----- Dataset extract

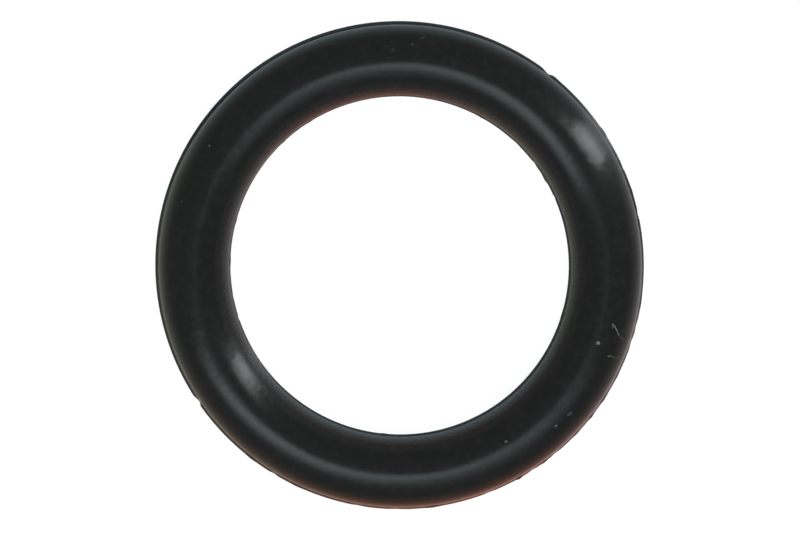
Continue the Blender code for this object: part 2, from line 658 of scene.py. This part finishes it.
def rubber_material(look):
    """Black moulded rubber: a satin skin with fine grain and dimples and a trace of dust.

    Its gloss is drawn out across the cord, as by fine lines round the ring.
    """
    material, graph, output = new_material("moulded_rubber")
    place = graph.node("ShaderNodeTexCoord").outputs["Object"]
    split = graph.node("ShaderNodeSeparateXYZ", {0: place}).outputs

    # Around the ring, as a point on a unit circle, and across it, as radius and height.
    _, radius = from_axis(graph, place)
    east = graph.math("DIVIDE", split["X"], radius)
    north = graph.math("DIVIDE", split["Y"], radius)

    # The scratches change slowly across the cord and so quickly round it that none shows alone.
    across = graph.point(radius, split["Z"], graph.math("MULTIPLY", east, SCRATCH_CIRCLE))
    along = graph.math("MULTIPLY", north, SCRATCH_CIRCLE * SCRATCH_SCALE)
    scratches = graph.noise(across, SCRATCH_SCALE, detail=3.0, roughness=0.6, w=along)
    grain = graph.noise(place, GRAIN_SCALE, detail=3.0, roughness=0.65)
    dimples = graph.noise(place, DIMPLE_SCALE, detail=3.0, roughness=0.55)
    swell = graph.noise(place, SWELL_SCALE, detail=2.0, roughness=0.5)
    film = graph.noise(place, FILM_SCALE, detail=5.0, roughness=0.7)

    # The film lies in patches, the wall of the opening is drawn lighter still, and the flash is greyer.
    wall = graph.smooth(radius, WALL_FULL, WALL_ENDS, 1.0, 0.0)
    film_and_wall_share = graph.math("MULTIPLY_ADD", wall, WALL_LIGHTENING, graph.smooth(film, *FILM_PATCHES))
    colour = graph.mix(
        film_and_wall_share, tuple(look.rubber_colour), tuple(look.bloom_colour), clamp_factor=False
    )
    off_seam = graph.math("ABSOLUTE", graph.math("SUBTRACT", split["Z"], CORD_DIAMETER / 2))
    on_seam = graph.smooth(off_seam, SEAM_FULL, SEAM_ENDS, 1.0, 0.0)
    colour = graph.mix(on_seam, colour, tuple(look.flash_colour))

    smoothest = look.roughness - NOISE_MIDDLE * GLOSS_SPREAD
    gloss = graph.math("MULTIPLY_ADD", dimples, GLOSS_SPREAD, smoothest)
    gloss = graph.math("MULTIPLY_ADD", wall, look.wall_dullness, gloss)
    mirror = graph.smooth(
        radius, CORD_MIDDLE - MIRROR_EASE, CORD_MIDDLE + MIRROR_EASE, INNER_MIRROR, OUTER_MIRROR
    )

    # Each pattern's height in the relief is in microns.
    relief = 0.0
    for pattern, height in ((scratches, 0.5), (grain, 0.8), (dimples, 3.0), (swell, 12.0)):
        relief = graph.math("MULTIPLY_ADD", pattern, height, relief)
    bump = graph.node("ShaderNodeBump", {"Height": relief, "Distance": MICRON, "Strength": 1.0})

    around = graph.point(graph.math("MULTIPLY", north, -1.0), east)
    skins = [
        graph.node(
            "ShaderNodeBsdfPrincipled",
            {
                "Base Color": colour,
                "Roughness": roughness,
                "IOR": look.ior,
                "Specular IOR Level": mirror,
                "Anisotropic": look.drag,
                "Anisotropic Rotation": QUARTER_TURN,
                "Tangent": around,
                "Normal": bump.outputs[0],
            },
        ).outputs[0]
        for roughness in (gloss, look.haze_roughness)
    ]
    mixed = graph.node("ShaderNodeMixShader", {0: look.haze, 1: skins[0], 2: skins[1]})
    graph.feed(output.inputs["Surface"], mixed.outputs[0])
    return material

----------

Extract the data in full. Keep it word for word.

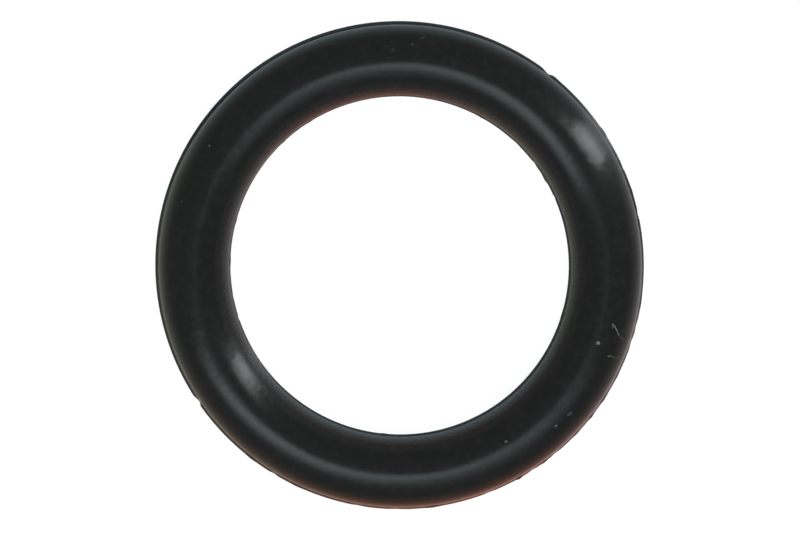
Continue the Blender code for this object: part 2, from line 658 of scene.py. This part finishes it.
def rubber_material(look):
    """Black moulded rubber: a satin skin with fine grain and dimples and a trace of dust.

    Its gloss is drawn out across the cord, as by fine lines round the ring.
    """
    material, graph, output = new_material("moulded_rubber")
    place = graph.node("ShaderNodeTexCoord").outputs["Object"]
    split = graph.node("ShaderNodeSeparateXYZ", {0: place}).outputs

    # Around the ring, as a point on a unit circle, and across it, as radius and height.
    _, radius = from_axis(graph, place)
    east = graph.math("DIVIDE", split["X"], radius)
    north = graph.math("DIVIDE", split["Y"], radius)

    # The scratches change slowly across the cord and so quickly round it that none shows alone.
    across = graph.point(radius, split["Z"], graph.math("MULTIPLY", east, SCRATCH_CIRCLE))
    along = graph.math("MULTIPLY", north, SCRATCH_CIRCLE * SCRATCH_SCALE)
    scratches = graph.noise(across, SCRATCH_SCALE, detail=3.0, roughness=0.6, w=along)
    grain = graph.noise(place, GRAIN_SCALE, detail=3.0, roughness=0.65)
    dimples = graph.noise(place, DIMPLE_SCALE, detail=3.0, roughness=0.55)
    swell = graph.noise(place, SWELL_SCALE, detail=2.0, roughness=0.5)
    film = graph.noise(place, FILM_SCALE, detail=5.0, roughness=0.7)

    # The film lies in patches, the wall of the opening is drawn lighter still, and the flash is greyer.
    wall = graph.smooth(radius, WALL_FULL, WALL_ENDS, 1.0, 0.0)
    film_and_wall_share = graph.math("MULTIPLY_ADD", wall, WALL_LIGHTENING, graph.smooth(film, *FILM_PATCHES))
    colour = graph.mix(
        film_and_wall_share, tuple(look.rubber_colour), tuple(look.bloom_colour), clamp_factor=False
    )
    off_seam = graph.math("ABSOLUTE", graph.math("SUBTRACT", split["Z"], CORD_DIAMETER / 2))
    on_seam = graph.smooth(off_seam, SEAM_FULL, SEAM_ENDS, 1.0, 0.0)
    colour = graph.mix(on_seam, colour, tuple(look.flash_colour))

    smoothest = look.roughness - NOISE_MIDDLE * GLOSS_SPREAD
    gloss = graph.math("MULTIPLY_ADD", dimples, GLOSS_SPREAD, smoothest)
    gloss = graph.math("MULTIPLY_ADD", wall, look.wall_dullness, gloss)
    mirror = graph.smooth(
        radius, CORD_MIDDLE - MIRROR_EASE, CORD_MIDDLE + MIRROR_EASE, INNER_MIRROR, OUTER_MIRROR
    )

    # Each pattern's height in the relief is in microns.
    relief = 0.0
    for pattern, height in ((scratches, 0.5), (grain, 0.8), (dimples, 3.0), (swell, 12.0)):
        relief = graph.math("MULTIPLY_ADD", pattern, height, relief)
    bump = graph.node("ShaderNodeBump", {"Height": relief, "Distance": MICRON, "Strength": 1.0})

    around = graph.point(graph.math("MULTIPLY", north, -1.0), east)
    skins = [
        graph.node(
            "ShaderNodeBsdfPrincipled",
            {
                "Base Color": colour,
                "Roughness": roughness,
                "IOR": look.ior,
                "Specular IOR Level": mirror,
                "Anisotropic": look.drag,
                "Anisotropic Rotation": QUARTER_TURN,
                "Tangent": around,
                "Normal": bump.outputs[0],
            },
        ).outputs[0]
        for roughness in (gloss, look.haze_roughness)
    ]
    mixed = graph.node("ShaderNodeMixShader", {0: look.haze, 1: skins[0], 2: skins[1]})
    graph.feed(output.inputs["Surface"], mixed.outputs[0])
    return material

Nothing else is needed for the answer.